In central Outback Queensland, Australia is the tiny township of Yaraka. Surrounded by mesa stacks and tall mountains, and boasting unspoilt views of the surrounding area, the rustic settlement has a population of less than 20 people. Despite being a sleepy town, two residents – Kevin and Carol, a pair of mischievous emus – have been causing quite a stir with their behaviour. So much so that the local hotel has banned them for “antisocial behavior”.
The emus enjoy a certain level of local fame, and have been known to pose for photographs with travelers (especially if they believe that there is some food on offer). This has led to them becoming braver and braver, and venturing into Yaraka Hotel in search for some more offerings. “The back of our hotel is on level ground and does not have steps, so some time back they started walking in a little too often while the staff were in the kitchen. One kept walking behind the bar. We had to put up barricades and as long as the gates were shut, we were safe from intrusion and we were free from the other problem, their toileting habits,” Chris Gimblett, Co-Owner of the hotel told Lonely Planet.

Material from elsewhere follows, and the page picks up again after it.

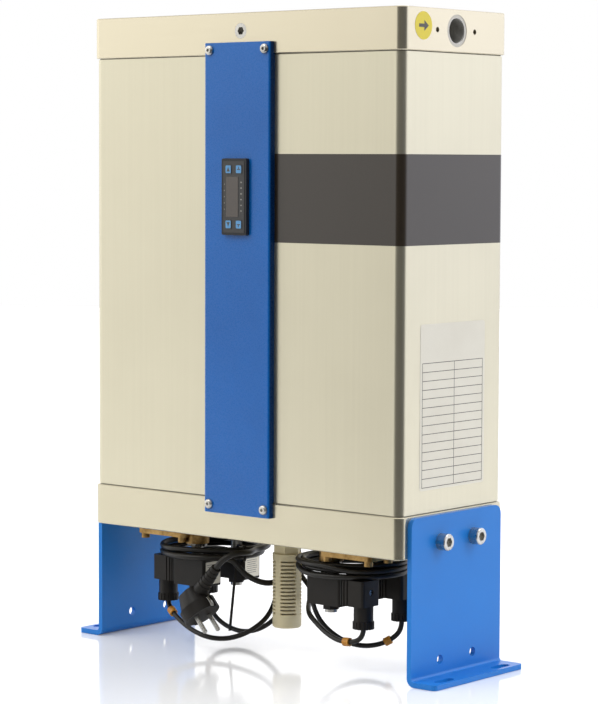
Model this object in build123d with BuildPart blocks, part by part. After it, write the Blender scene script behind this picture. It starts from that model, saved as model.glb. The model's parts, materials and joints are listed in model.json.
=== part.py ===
from build123d import *
from math import cos, pi, radians, sin, tan
import os

os.makedirs("parts", exist_ok=True)

# Twin-column desiccant air dryer. X runs to the right of the front, Y to the back, Z up.
# The origin lies on the floor, in the middle between the legs. Sizes are in millimetres.

# Heights
leg_drop = 119.0          # floor to the underside of the lower block
block_h = 40.0            # both manifold blocks
gasket_t = 1.0
gasket_inset = 1.0
column_h = 429.0
bottom_z = leg_drop + block_h
column_z = bottom_z + gasket_t
upper_gasket_z = column_z + column_h
top_z = upper_gasket_z + gasket_t

# Manifold blocks and columns
block_w = 394.0
block_d = 164.0
corner_r = 8.0
block_edge = 0.8
overhang = 1.5            # block past the column on every side
column_w = block_w / 2 - overhang
column_d = block_d - 2 * overhang
front_y = -block_d / 2
column_front_y = front_y + overhang
bore_d = 140.0
column_wall = 8.0         # thinnest wall, at the outer side of the bore
bore_x = column_w - column_wall - bore_d / 2
channel_w = 42.0          # wiring channel between the columns, open to the front
channel_d = 106.0
feed_d = 16.0             # bore that leads the wet air down
feed_x = 24.0
feed_in_y = 30.0          # in from the back
feed_y = block_d / 2 - feed_in_y
chamber_d = 100.0         # air chamber in each block, over and under a column
chamber_h = 11.0

# Tie bolts that clamp the blocks on the columns
tie_d = 8.0
tie_clear = 1.0
tie_head_d = 13.0
tie_head_h = 8.0
tie_sink = 9.0
tie_inner_x = 34.0
tie_in_x = 13.0           # outer bolts, in from the ends of the blocks
tie_in_y = 16.0           # all bolts, in from the front and back
tie_outer_x = block_w / 2 - tie_in_x
tie_y = block_d / 2 - tie_in_y
tie_engage = 22.0
tap_run_out = 2.0
tie_hex = 6.0

# Ports in the ends of the upper block
port_z = top_z + block_h / 2
port_d = 24.1
port_l = 18.0
port_face_d = 30.5
port_face_sink = 0.3
flange_pitch = 58.4
flange_shift = 1.2        # pattern in front of the port on the right end, behind it on the left
flange_d = 5.0
flange_l = 12.0
inner_way_d = 12.0

# Check valves and purge nozzle in the upper block
check_d = 24.0
check_h = 16.0
check_clear = 0.15
nozzle_d = 8.0
nozzle_l = 14.0
nozzle_hole_d = 2.0
plug_d = 13.2
plug_l = 11.0
plug_head_d = 14.6
plug_head_t = 1.2
plug_socket = 7.0
plug_socket_l = 6.6
plug_rise = 22.5
plug_z = top_z + plug_rise

# Desiccant beds
bed_clear = 0.3
screen_t = 3.0
screen_slots = 12
screen_slot_w = 5.0
bed_spring_d = 112.0
bed_spring_hole = 60.0
bed_spring_t = 2.0
bed_spring_rise = 8.0
screen_ring = 43.6        # radius of the ring of slots
screen_slot_l = 35.0

# Front panel, a shallow folded tray
panel_w = 84.0
panel_proud = 5.5         # panel face in front of the blocks
panel_t = 1.5
panel_bend = 2.5
panel_low_z = 145.0
panel_high_z = 601.5
panel_hole_in = 7.0       # screw middle from the panel's edge
panel_hole_x = panel_w / 2 - panel_hole_in
panel_hole_low_z = 153.0
panel_hole_high_z = 594.5
panel_screw_d = 5.0
panel_head_d = 9.5
panel_head_h = 2.8
panel_screw_l = 10.0
panel_hex = 3.0
panel_hex_l = 1.7
panel_dome_r = 2.1
spacer_d = 9.0
panel_y = front_y - panel_proud

# Controller in the panel
bezel_w = 32.0
bezel_h = 74.0
bezel_proud = 4.0
bezel_r = 2.0
bezel_draft = 4.0
control_w = 27.4
control_h = 69.4
control_depth = 58.0
control_z = 453.5
control_clear = 0.3
overlay_w = 27.0
overlay_h = 69.0
overlay_t = 0.8
overlay_proud = 0.3
key_w = 8.0
key_h = 8.8
key_r = 1.2
key_rise = 0.5
key_x = 6.6
key_z = 26.5

# Legs, bent from plate
leg_t = 5.0
leg_w = 142.0
leg_top_z = 157.5
leg_reach = 33.0          # foot past the block
leg_corner = 9.0
leg_bend = 8.0
leg_hole_y = 26.0
leg_screw_z = 132.0
leg_low_hole_z = 20.0
leg_low_hole_d = 9.0
foot_slot_y = 45.0
foot_slot_l = 26.0
foot_slot_w = 9.0
foot_slot_in = 9.0        # slot middle from the foot's edge
leg_screw_d = 10.0
leg_screw_clear = 0.5
leg_screw_l = 22.0
leg_head_d = 16.0
leg_head_h = 10.0
leg_hex = 8.0
leg_head_edge = 0.8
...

According to Chris, Kevin and Carol usually venture to a nearby caravan park in the morning to look for (or steal) breakfast scraps, and have become adept at stretching their heads in through vehicle doors and plucking toast out of toasters. “Once breakfasts are over in the park they come to the hotel where they stand at the bottom of the steps waiting in hope for more food – they love Anzac biscuits, which are available in the dining room for tourist nibbles and are a very useful to get Kevin and Carol to stand next to the person with the ‘bait’ so that photos can be taken.”
However, just over a week ago Kevin and Carol taught themselves how to walk up the front steps of the hotel and onto the veranda where there are two entrances, one to the bar area and the other into a dining room.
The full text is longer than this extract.